If you are serious about how to improve trial signup quality, stop treating trials as the finish line. They are the filter before revenue. Once you measure them that way, the right decisions become much clearer.
If you want a sharper view of where trial quality is breaking down in your Google Ads funnel, book a call here: https://cal.com/andreivisan/30min
FAQ
What is trial signup quality in SaaS?
Trial signup quality is the likelihood that a trial user matches your ideal customer profile, reaches activation, enters pipeline and has a realistic chance of becoming revenue.
Why are my free trial numbers high but sales results weak?
Usually because acquisition is driving low-intent or poor-fit traffic, or because onboarding fails to move genuine prospects to first value.

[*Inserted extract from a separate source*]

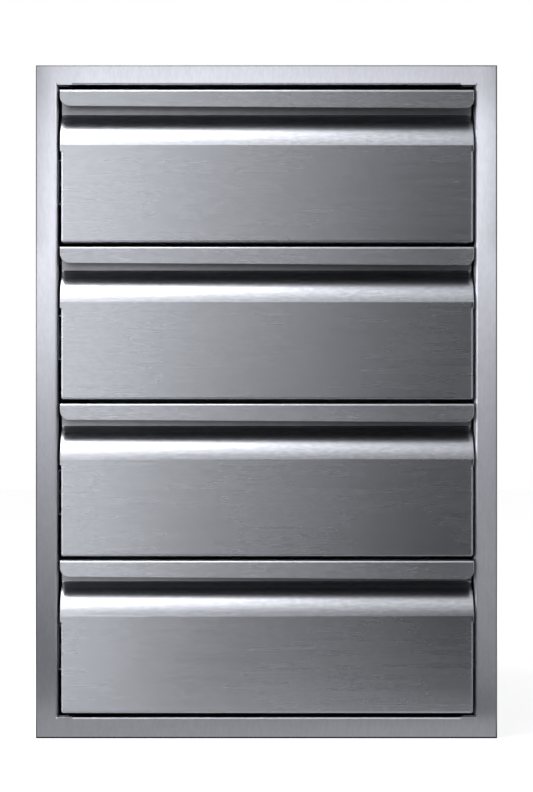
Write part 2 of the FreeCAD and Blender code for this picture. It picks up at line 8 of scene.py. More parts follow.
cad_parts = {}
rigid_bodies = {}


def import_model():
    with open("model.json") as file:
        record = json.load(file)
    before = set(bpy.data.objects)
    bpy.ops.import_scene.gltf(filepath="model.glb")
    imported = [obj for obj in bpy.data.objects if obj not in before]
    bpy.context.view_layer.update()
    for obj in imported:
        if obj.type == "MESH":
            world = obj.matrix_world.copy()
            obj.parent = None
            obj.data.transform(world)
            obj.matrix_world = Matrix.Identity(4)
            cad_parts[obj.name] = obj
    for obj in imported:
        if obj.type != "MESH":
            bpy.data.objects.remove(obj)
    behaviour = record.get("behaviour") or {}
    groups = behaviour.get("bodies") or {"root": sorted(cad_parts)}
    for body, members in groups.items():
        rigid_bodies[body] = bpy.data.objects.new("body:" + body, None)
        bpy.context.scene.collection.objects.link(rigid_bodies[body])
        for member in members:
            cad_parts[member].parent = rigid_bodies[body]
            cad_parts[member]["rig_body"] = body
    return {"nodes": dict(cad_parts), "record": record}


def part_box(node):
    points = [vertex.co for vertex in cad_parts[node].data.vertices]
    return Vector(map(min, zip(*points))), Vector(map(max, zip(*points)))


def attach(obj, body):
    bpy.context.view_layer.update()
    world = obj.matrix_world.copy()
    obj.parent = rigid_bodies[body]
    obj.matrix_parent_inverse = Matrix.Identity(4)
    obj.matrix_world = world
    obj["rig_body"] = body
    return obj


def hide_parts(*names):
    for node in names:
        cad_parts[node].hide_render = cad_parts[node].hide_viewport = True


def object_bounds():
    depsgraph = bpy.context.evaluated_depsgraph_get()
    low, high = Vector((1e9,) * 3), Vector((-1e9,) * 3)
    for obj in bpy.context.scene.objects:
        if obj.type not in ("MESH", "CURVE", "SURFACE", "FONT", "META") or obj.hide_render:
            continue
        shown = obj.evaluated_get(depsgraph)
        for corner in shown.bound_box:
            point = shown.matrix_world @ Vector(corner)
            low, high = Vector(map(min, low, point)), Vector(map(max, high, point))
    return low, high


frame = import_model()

nodes = frame["nodes"]
cadLow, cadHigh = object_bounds()
frontY = cadLow.y  # the drawers' front plane
unitMid = (cadLow + cadHigh) / 2


# the photograph's framing, 533 x 792 pixels
photo = {
    "tall": 792,
    "unitTall": 673.4,       # the unit's height in pixels
    "unitMidDown": 5.8,      # the unit's middle is this far below the picture's middle
    "distance": 2.35,        # from the face frame to the lens
    "leftOfMiddle": 0.039,   # the lens stands a little to the left
    "sensor": 36.0,
    "clipEnd": 50,
}


def makeCamera():
    pixel = (cadHigh.z - cadLow.z) / photo["unitTall"]
    fieldTall = pixel * photo["tall"]
    data = bpy.data.cameras.new("photoCamera")
    data.sensor_width = photo["sensor"]
    data.lens = photo["sensor"] * photo["distance"] / fieldTall
    data.shift_x = photo["leftOfMiddle"] / fieldTall
    data.clip_end = photo["clipEnd"]
    camera = addObject("photoCamera", data)
    camera.location = (-photo["leftOfMiddle"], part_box("face_frame")[0].y - photo["distance"],
                       unitMid.z + photo["unitMidDown"] * pixel)
    camera.rotation_euler = (math.radians(90), 0, 0)
    bpy.context.scene.camera = camera
    print("camera", [round(c, 4) for c in camera.location], "lens", round(data.lens, 2))


def addObject(name, data):
    added = bpy.data.objects.new(name, data)
    bpy.context.scene.collection.objects.link(added)
    return added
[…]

Sometimes it is both.
Should I add more fields to my trial form?
Only if those fields improve qualification, routing or follow-up. Extra friction can help for higher-value B2B SaaS, but pointless fields usually just reduce conversion rate.
Which metrics matter more than cost per trial?
Look at activation rate, sales-accepted trial rate, opportunity creation rate, close rate and CAC by source. Those metrics show whether trial volume is producing commercial value.
Can Google Ads bidding improve trial quality?
Yes, but only if conversion tracking includes downstream signals such as qualified opportunities or revenue-linked events. Otherwise bidding tends to chase cheap, low-value signups.
Should every SaaS company optimise for fewer, better trials?
Not always. It depends on your pricing, sales model and activation pattern. For product-led businesses with low ACV, scale may matter more. For sales-assisted B2B SaaS, better-fit trials usually win.
A stronger trial funnel gives you something more useful than growth theatre. It gives you a cleaner path from ad spend to pipeline.